JENKINTOWN, Pa. (WPVI) -- The summer travel season is here, and with it, many long plane and car trips.

Those raise the risk of DVT, deep vein thrombosis or blood clots in the legs.

However, knowing what contributes to them can help travelers prevent the clots.

"I'm very adventurous," notes Jonathan Griffin.

From deep sea diving to whitewater rafting, Griffin does it all.

But a few years ago, shortly after knee surgery, even simple tasks left him breathless.

"Going up and down the steps, I was breathing heavy. I had to stop," Griffin recalls.

He thought he needed to lose a few pounds.

A short time later, on a trip to Mexico, Griffin's zip lining adventure was marred by the same problem on each climb to the starting point.

"I had to stop physically and sit down, because I was totally out of breath. And I still was thinking, I gotta lose some weight," he recalls.

When it happened while he was just driving, something clicked, and he headed for Temple Hospital.

X-rays showed a clot in his knee and more in his lungs.

"Like a lot. Like it was almost a miracle that I was even here," he says.

He was taken into a procedure room, where the clots were broken down with an innovative catheter developed at Temple.

The Bashir catheter's expandable basket puts drugs right into the clot, dissolving blockages in half the time.

Vascular surgeon Dr. Frank Schmieder says Griffin's knee surgery two months earlier raised his DVT risk.

However, there can be other factors, such as medications.

"Birth control pills, hormonal therapy - that can predispose you for it. There are chemotherapy medications that predispose you for it," says Dr. Schmieder.

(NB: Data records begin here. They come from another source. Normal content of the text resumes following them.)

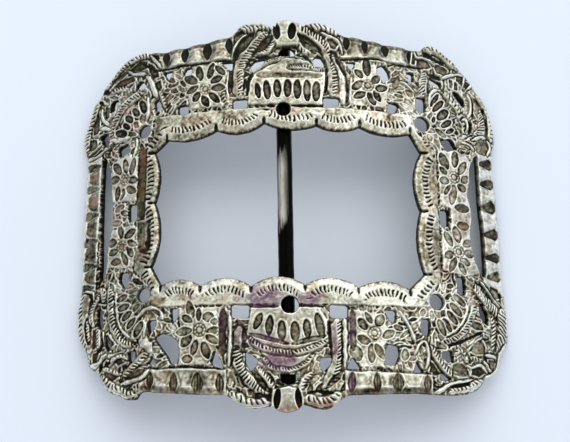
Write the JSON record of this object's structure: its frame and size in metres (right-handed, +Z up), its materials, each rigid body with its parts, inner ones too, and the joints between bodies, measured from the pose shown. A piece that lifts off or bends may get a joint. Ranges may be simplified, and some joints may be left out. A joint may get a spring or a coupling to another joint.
{
  "type": "arched strap buckle",
  "caption": "Large arched openwork buckle frame, cast and chased with flowers, fans and cartouches, with a plain round bar across its opening that a strap is fastened to.",
  "frame": {"origin": "under the middle of the buckle, on the surface that it stands on", "axes": "+X across the arch to the viewer's right, +Y along the bar to the upper crest, +Z up through the crown"},
  "size_m": [0.083, 0.0716, 0.0182],
  "materials": {
    "silver": "old silver, bright on the raised parts and olive black in the recesses",
    "steel": "dark polished steel"
  },
  "bodies": {
    "root": {"frame": "silver", "centre_bar": "steel"}
  },
  "joints": []
}
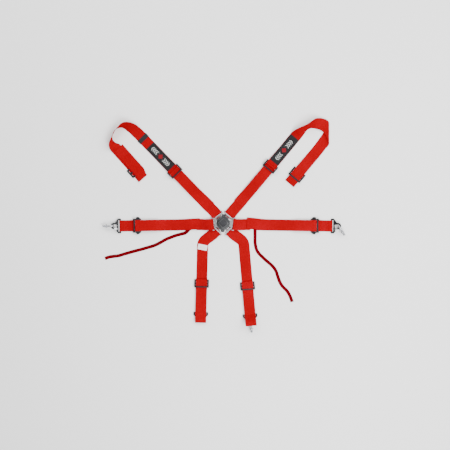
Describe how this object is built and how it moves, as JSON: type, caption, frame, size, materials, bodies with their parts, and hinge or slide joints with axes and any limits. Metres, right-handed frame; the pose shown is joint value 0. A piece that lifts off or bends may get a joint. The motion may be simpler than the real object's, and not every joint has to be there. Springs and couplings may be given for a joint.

Heart or kidney failure, smoking, and traveling more than five or six hours in a confined space can lead to DVTs.

"We do recommend to move about, we do recommend to flex your legs, too. Wear support stockings, too," says Dr. Schmieder.

"So identifying it immediately, identifying a cause, both of these things are very, very important," adds Dr. Schieder.

Thoracic specialist and surgeon Dr. Parth Rali says artificial intelligence will soon be a vital tool in detecting blood clots faster.

Dr. Rali says there's a need for better diagnostic tools because symptoms can be somewhat vague and can be missed, or misdiagnosed.

Plus urgent care centers and even some emergency departments don't have the necessary ultrasound.

"Your Doppler ultrasound of the legs may happen at 9 a.m., you may not get the results back till like 3 p.m. or 4 p.m. that day," says Dr. Rali.

AI can find lung clots as soon as the patient comes out of the scanner.

"The AI software is able to read the findings of it - positive or negative, and notifies the clinician. So you are saving at least five or six hours per patient in terms of diagnosis and initiating the treatment," he says.

That translates to less strain on the heart, which makes lung clots so dangerous.

Dr. Rali says repeated ultrasounds can do more harm than good.

"You may manually dislodge the clot by pressing on it, because that's what you need to do with an ultrasound," he says.

Dr. Rali says Temple has been using the AI for lung clots since mid-2022, and he expects the AI software will be used for leg clots soon.

Griffin no longer needs any blood thinner, not even baby aspirin, and he's back to his adventurous life.

"I'm supposed to be going camping with all my grandkids," he notes.